The film plays out the suspenseful minute-by-minute response in Damascus, Arkansas. We watch the people who invented the term SNAFU, the U.S. military, confront the possibility that they may be about to nuke Governor Bill Clinton's Arkansas. Nobody with much useful knowledge of the weapon can apparently be found, but numerous people far removed from Arkansas get involved, and the most distant of them call the shots. The Keystone Cops, taking orders from afar, having locked themselves out of the missile silo, break their way back in but fail to prevent an explosion, after which they have to begin a search for the weapon, because -- like the U.S. Army's recently reported 6.5 trillion unaccounted for dollars -- they don't know where it went.

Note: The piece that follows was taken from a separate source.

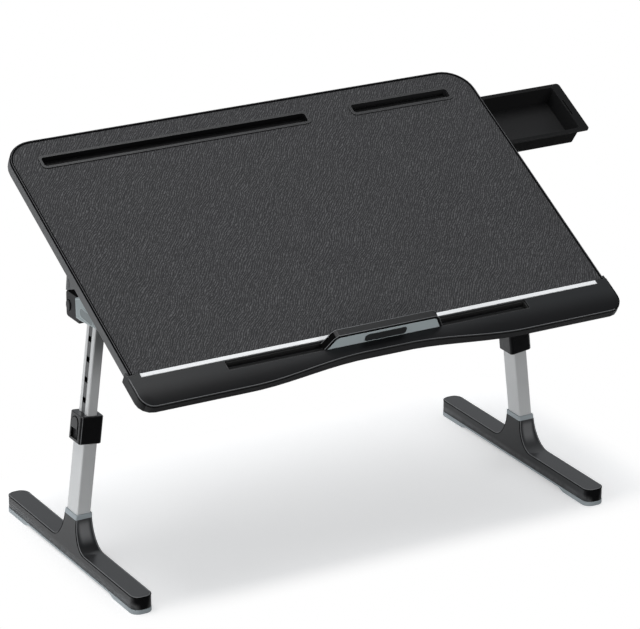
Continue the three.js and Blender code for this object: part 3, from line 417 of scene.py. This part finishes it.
def bead(name, paths, radius, material, body, slot, place=deck_place):
    """Round beads along paths of millimetre points, as one piece. Each path is (points, closed)."""
    shell = bmesh.new()
    for points, closed in paths:
        corners = [shell.verts.new(place @ Vector(point)) for point in points]
        ends = corners[1:] + corners[:1] if closed else corners[1:]
        for start, end in zip(corners, ends):
            shell.edges.new((start, end))
    mesh = grown(name, sweep_nodes, made_mesh(name + "_path", shell), Radius=radius / 1000, Material=material)
    fit_piece(name, mesh, material, body, slot)


def rim_path(inset, height):
    """Round the board from the front left to the front right, drawn in by an inset."""
    points = [(inset - deck_half, band_start, height)]
    for sign, start in ((-1, 1.0), (1, 0.5)):
        for i in range(corner_steps + 1):
            turn = math.pi * (start - 0.5 * i / corner_steps)
            reach = deck_corner - inset
            points.append((sign * (deck_half - deck_corner) + reach * math.cos(turn),
                           deck_depth - deck_corner + reach * math.sin(turn), height))
    return points + [(deck_half - inset, band_start, height)]


# The bead's crest: a painted highlight.
bead("core_line", [(rim_path(1.75, 0.75), False)], 0.38, line_grey, "deck", "grey_shell")
# Black lines along the joints on either side of the bead: painted shade.
bead("bead_shade_lines", [(rim_path(0.5, -0.75), False), (rim_path(3.55, 0.1), False)], 0.5, bead_black, "deck",
     "soft_black")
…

Harold Brown, then-Secretary of so-called Defense, is shown in the film saying that "accidents were not unusual in the Defense Department. There must have been several every day." Most were, no doubt, not nuclear. But a "Defense" Department report lists thousands of those over the years.
A television newscast from 1980 informs us that "The Titan is not to blame. It was human error." The Titan, apparently treated as an actual titan from ancient Greece, greater than a god, is the name of the inanimate weapon. The Pentagon and its media echo chamber defend the weapon from blame, choosing instead to put all the blame on members of the military.
This history of near misses with catastrophes is a well-kept secret. That the problem is structural rather than one of "a few bad apples" is a carefully avoided realization. And here's an even better buried secret: this problem is not in the past. The United States still has some 7,000 nuclear weapons, and as this film shows us, and as is generally agreed, oversight and attention to safety have gotten worse, not better, over the years.
The non-nuclear nations of the world are pushing for a ban on nuclear weapons. The United States is expanding its nuclear arsenal. Which is the right way to go? In the words of that model of lawless U.S. violence Dirty Harry, you've got to ask yourself one question: "Do I feel lucky?"